Frank and Zhao make a strong case for studying technology as an invasive species. However, they fail to pursue some of the analysis necessary for understanding the lifecycle, traits, impacts and success of the invasive species. Some of the basic questions that they fail to address are: Does the proliferation of the invasive species strengthen the ecosystem? What are some of the benefits obtained? What are the costs imposed by the proliferation of the invasive species? Consideration of these questions would have strengthened their arguments and made a stronger case for studying technology as an invasive species in an ecosystem. Another weakness with Frank and Zhao’s framework is that they assume homogeneity to computer use and teachers which allows them to classify them as species. I believe that if they recognize the nuances in these species they could gain a better understanding of the diversity, as well as the interactions therein.

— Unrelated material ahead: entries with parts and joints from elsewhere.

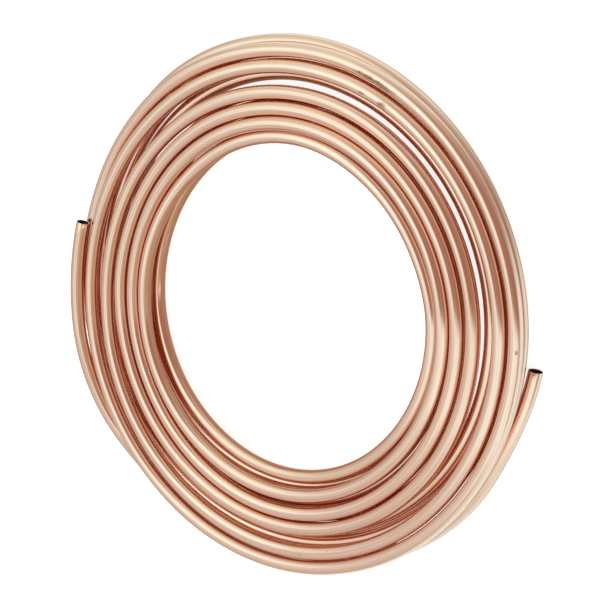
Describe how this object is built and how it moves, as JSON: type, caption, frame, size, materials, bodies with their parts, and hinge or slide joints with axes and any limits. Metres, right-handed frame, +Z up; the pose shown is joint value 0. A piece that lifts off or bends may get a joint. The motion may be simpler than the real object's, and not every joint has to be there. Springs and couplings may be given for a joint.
{
  "type": "copper tube coil",
  "caption": "Open flat coil of bright soft copper tube, wound round a wide bore, with both cut ends free on the outside.",
  "frame": {"origin": "on the floor under the middle of the coil's overall box", "axes": "+Z up, the coil lying flat with its axis upright and its front layer of turns on top, the tube's left end towards -X and its right end towards +X"},
  "size_m": [0.4918, 0.4864, 0.0414],
  "materials": {
    "copper": "bright drawn copper, satin, with fine drawing and handling marks"
  },
  "bodies": {
    "root": {"copper_tube": "copper"}
  },
  "joints": []
}
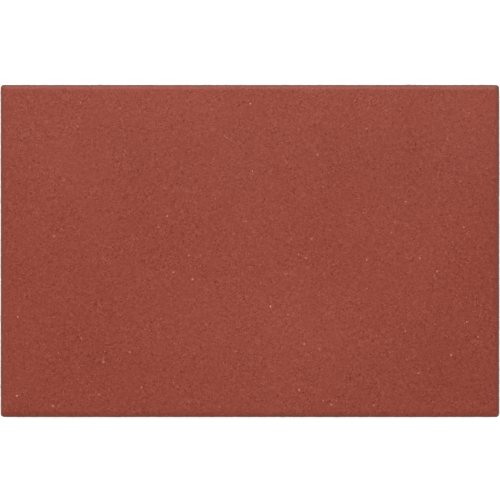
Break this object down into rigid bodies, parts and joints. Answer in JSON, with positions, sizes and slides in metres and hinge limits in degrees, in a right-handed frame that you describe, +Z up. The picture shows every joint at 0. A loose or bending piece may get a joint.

What ought educational technologists do in response to the scope of Pitman’s findings on the implications of technology on child development?
Pittman starts by listing how Article 17 of the United Nations Convention on the Rights of the Child lays out guidelines for media technologies to provide: (i) information and material of social and cultural benefit; (ii) international cooperation in creation and provision of (i); (iii) children’s books; (iv) special regard for linguistic needs of indigenous children and minorities; and (iv) guidelines for protecting children from information injurious to their well-being.
She goes on to list the ways in which media technologies such as TV, DVDs, computers, Internet and mobile phones have invaded children’s lives in the developed world. She finds that the use of media technology has potential for harmful impact in areas of: (i) child development; (ii) Violence; (iii) Eating disorders; (iv) Harmful substances; (v) Suicide; (vi) Sexual behaviour; (vii) Sexualization of children; (viii) Child pornography; (ix) Child mental health; (x) marketing to children; (xi) obesity; (xii) physical health and development; (xiii) interactive impacts; (xiv) mobile phones; (xv) cyberbullying; (xvi) sexual solicitation.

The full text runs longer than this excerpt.